We have not yet tackled the most uncertain part of this analysis: namely, just how common are habitable worlds? The fraction of Earth-sized planets in the habitable zone with atmospheric water vapor could far smaller than the assumed 75%, in which case it might be impossible to test the habitable zone hypothesis. To quantify the importance of this assumption, we will need to repeat the previous analysis several times with different values of f_water_habitable.
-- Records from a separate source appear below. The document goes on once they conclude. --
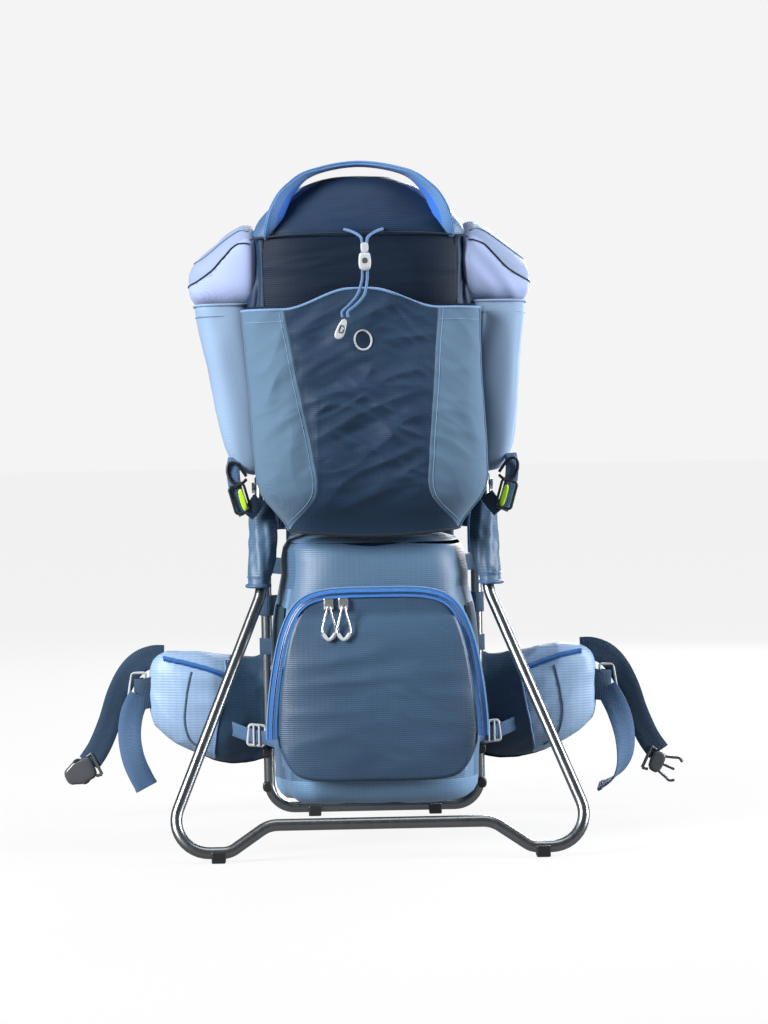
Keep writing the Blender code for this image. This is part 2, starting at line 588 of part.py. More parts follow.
def build_cord():
    for side, s in SIDES:
        tube(f"shock_cord_{side}", smooth_path(cord_route(s), 5), CORD_R, "cord_blue", (0, 0, 0), 2)
    lock = box("cord_lock", LOCK - Vector((0.0075, 0.0052, 0.0120)), LOCK + Vector((0.0075, 0.0052, 0.0100)),
               "grey_plastic", 0.0016)
    cut(lock, box("cord_way", LOCK - Vector((0.0043, 0.0022, 0.02)), LOCK + Vector((0.0043, 0.0022, 0.002)), None))
    cut(lock, box("lock_mouth", LOCK - Vector((0.0052, 0.0030, -0.0010)), LOCK + Vector((0.0052, 0.0030, 0.02)), None))
    button = box("cord_lock_button", LOCK + Vector((-0.0049, -0.0027, 0.0056)), LOCK + Vector((0.0049, 0.0027, 0.0170)),
                 "grey_plastic", 0.0006, LOCK + Vector((0, 0, 0.017)))
    cut(button, box("button_way", LOCK + Vector((-0.0044, -0.0021, -0.01)), LOCK + Vector((0.0044, 0.0021, 0.03)), None))
    tab = box("cord_pull_tab", TAB_TOP + Vector((-0.0125, -0.0015, -0.0230)), TAB_TOP + Vector((0.0040, 0.0015, -0.0003)),
              "steel", 0.0006)
    cut(tab, box("tab_window", TAB_TOP + Vector((-0.0095, -0.01, -0.0200)), TAB_TOP + Vector((0.0010, 0.01, -0.0060)), None))


build_frame()
build_hinges()
build_kickstand()
build_shell()
build_wings()
build_front_pocket()
build_headrest()
build_bag()
build_door()
build_inside()
build_back()
build_hip_belt()
build_belt_ends()
build_side_fittings()
build_cord()
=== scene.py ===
"""Looks of the framed child carrier: cloth, webbing, cords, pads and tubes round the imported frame."""
import math

import bmesh
import bpy
from mathutils import Matrix, Vector, noise


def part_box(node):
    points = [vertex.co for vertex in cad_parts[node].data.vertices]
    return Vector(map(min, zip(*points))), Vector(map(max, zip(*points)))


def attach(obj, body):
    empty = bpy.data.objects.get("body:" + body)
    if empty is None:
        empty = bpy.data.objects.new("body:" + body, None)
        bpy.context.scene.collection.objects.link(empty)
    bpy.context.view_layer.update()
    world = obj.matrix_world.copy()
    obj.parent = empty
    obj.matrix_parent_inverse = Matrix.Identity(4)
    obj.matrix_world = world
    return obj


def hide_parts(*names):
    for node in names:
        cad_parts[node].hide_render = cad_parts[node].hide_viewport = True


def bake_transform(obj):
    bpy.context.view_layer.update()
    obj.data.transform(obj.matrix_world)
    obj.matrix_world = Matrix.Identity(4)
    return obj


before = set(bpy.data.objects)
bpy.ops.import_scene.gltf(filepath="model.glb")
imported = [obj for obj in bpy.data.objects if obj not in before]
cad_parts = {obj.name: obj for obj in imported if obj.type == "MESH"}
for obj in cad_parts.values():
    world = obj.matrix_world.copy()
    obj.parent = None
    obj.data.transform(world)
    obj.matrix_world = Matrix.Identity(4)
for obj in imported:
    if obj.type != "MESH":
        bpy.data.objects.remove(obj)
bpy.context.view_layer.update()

SIDES = (("left", -1), ("right", 1))
SHARP_ANGLE = math.radians(50)
WEB_THICK = 0.0018
STRAP_WIDE = 0.0195
SEAM_R = 0.0011
LEAN = 0.01
LEAN_LOW = 0.33
LEAN_HIGH = 0.58
ROOT = "carrier"


# Camera, light and floor

CAMERA_PLACE = Vector((-0.0496, -3.1, 0.4346))
CAMERA_YAW = math.radians(1.152)
CAMERA_PITCH = math.radians(1.731)
CAMERA_ROLL = math.radians(1.0165)
FOCAL_LENGTH = 102.7
BACKDROP_SEEN = 0.905
BACKDROP_LIGHT = 0.11
FLOOR_SEEN = 0.875
FLOOR_LIGHT = 0.22
FLOOR_GREY = (0.055, 0.055, 0.055)
FLOOR_DROP = 0.0006
WHITE = (1, 1, 1)
# Each light's name, place, aim, size, power and colour
LIGHTS = (("key_left", (-1.85, -1.25, 1.15), (0, 0, 0.38), (0.7, 1.4), 124, WHITE),
          ("key_right", (1.75, -0.32, 0.8), (0, 0, 0.38), (0.5, 1.5), 66, (0.94, 0.97, 1.0)),
          ("top", (0, -0.2, 2.3), (0, 0, 0.3), (1.4, 1.2), 16, WHITE),
          ("back", (0.9, 2.1, 1.2), (0, 0, 0.4), (1.2, 1.4), 85, WHITE))


def build_camera():
    data = bpy.data.cameras.new("camera")
    data.sensor_width = 36.0
    data.lens = FOCAL_LENGTH
    data.clip_end = 30.0
    camera = bpy.data.objects.new("camera", data)
    bpy.context.scene.collection.objects.link(camera)
    turn = Matrix.Rotation(-CAMERA_YAW, 4, "Z") @ Matrix.Rotation(math.radians(90) - CAMERA_PITCH, 4, "X")
    camera.matrix_world = Matrix.Translation(CAMERA_PLACE) @ turn @ Matrix.Rotation(-CAMERA_ROLL, 4, "Z")
    bpy.context.scene.camera = camera


def area_light(name, place, target, size, power, colour):
    data = bpy.data.lights.new(name, "AREA")
    data.shape = "RECTANGLE"
    data.size, data.size_y = size
    data.energy = power
    data.color = colour
    light = bpy.data.objects.new(name, data)
    bpy.context.scene.collection.objects.link(light)
    light.location = place
    light.rotation_euler = (Vector(target) - Vector(place)).to_track_quat("-Z", "Y").to_euler()


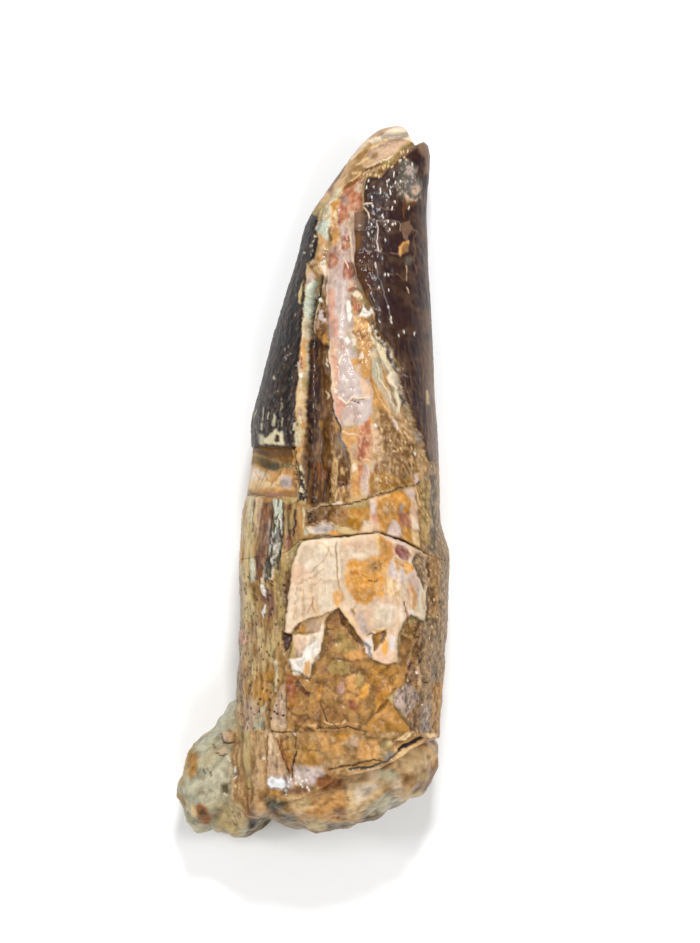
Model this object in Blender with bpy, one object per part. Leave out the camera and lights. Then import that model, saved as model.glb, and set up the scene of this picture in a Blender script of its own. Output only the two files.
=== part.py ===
"""A fossil sauropod tooth with the lump of host rock still stuck to its broken root.

The tooth lies along Y, tip at +Y. Its worn front edge faces up (+Z), its back edge rests on the
ground, and the rock's split underside is the flat foot. All lengths below are millimetres; MM
turns them into Blender's metres.
"""

import bmesh
import bpy
import numpy as np

MM = 0.001

# How finely each solid is divided
TOOTH_ROWS, TOOTH_COLUMNS = 78, 52
ROCK_ROWS, ROCK_COLUMNS = 22, 40
END_CAP_SHARES = (0.0, 0.4, 0.75)
FRONT_CROWDING = 0.42

# Driving sizes of the tooth
SECTION_POWER = 2.35
ENAMEL_THICK = 0.55
PLATE_THICK = 0.5
FLAKE_THICK = 0.3
FACET_DISH = 0.5
RIDGE_HEIGHT, RIDGE_HALF_WIDTH = 0.6, 0.9
GROOVE_DEPTH, GROOVE_HALF_WIDTH = 1.5, 1.5
BACK_GROOVE_DEPTH, BACK_GROOVE_HALF_WIDTH = 0.5, 1.8
HOLLOW_DEPTH = 0.55
NOTCH_DEPTH, NOTCH_FLOOR_Y = 2.6, 2.3
EDGE_SOFTNESS = 0.45
ROOT_LUMP, ROOT_LUMP_SIZE = 0.3, 5.0
CORE_LUMP, CORE_LUMP_SIZE = 0.5, 3.4

# Driving sizes of the rock
ROCK_CENTRE = (-2.0, -40.5)
ROCK_WAIST = 7.0
ROCK_POWER = 2.7
ROCK_SLANT = 0.12
ROCK_SINK = 1.6
SHOULDER_TOP, LEDGE_TOP = 16.0, 21.3
SHOULDER_X, LEDGE_X = -14.0, -5.0
ROCK_LUMP, ROCK_LUMP_SIZE = 1.0, 5.5
SOCKET_GAP = 0.3

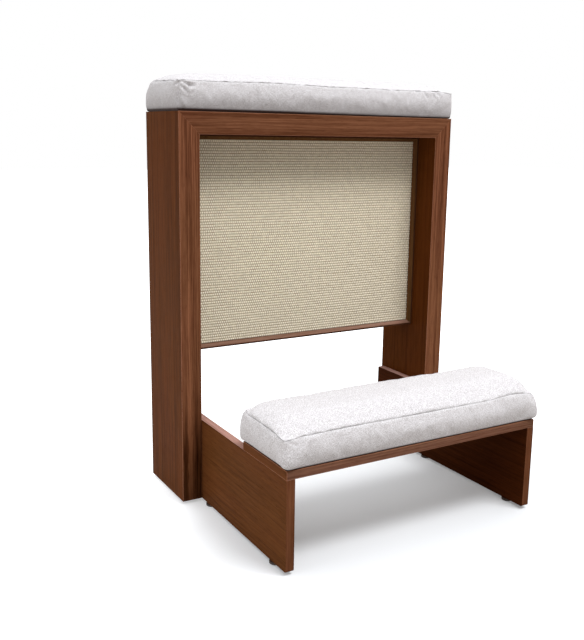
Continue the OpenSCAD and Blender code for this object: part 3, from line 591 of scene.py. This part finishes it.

The analysis module enables this through its test_hypothesis_grid() function, which loops the planet simulation, survey simulation, and hypothesis test routines over a grid of input values. Let’s use it to iterate over values of f_water_habitable ranging from 1% to 100%. For each value, we will repeat the analysis 20 times to average over Poisson noise.

This may take a few minutes. To speed things up, we will run 8 processes in parallel (you may need to change this number for an older CPU).

f_water_habitable = np.logspace(-2, 0, 10)
results = analysis.test_hypothesis_grid(h_HZ, generator, survey, f_water_habitable=f_water_habitable, t_total=10*365.25, processes=8, N=20)
100%|██████████| 200/200 [01:53<00:00,  1.76it/s]

Now, let’s plot the average Bayesian evidence for the hypothesis as a function of f_water_habitable.

plt.plot(f_water_habitable, results['dlnZ'].mean(axis=-1), lw=5)
plt.xlabel('Fraction of EECs with H2O', fontsize=20)
plt.ylabel('$\Delta$lnZ', fontsize=20)
plt.axhline(3, lw=5, c='black', linestyle='dashed')

A more useful metric than the average Bayesian evidence is the survey’s “statistical power”, which is the likelihood that the survey could successfully test the hypothesis under a certain set of assumptions. Run this cell to plot the statistical power versus the fraction of EECs with water vapor.

power = analysis.compute_statistical_power(results, method='dlnZ', threshold=3)
plt.plot(f_water_habitable, power, lw=5)
plt.xlabel('Fraction of EECs with H2O', fontsize=20)
plt.ylabel('Statistical power', fontsize=20)
plt.axhline(0.8, lw=5, c='black', linestyle='dashed')

We can see that a LUVOIR-like survey will be able to determine the existence of the habitable zone - but only if habitable planets are relatively common.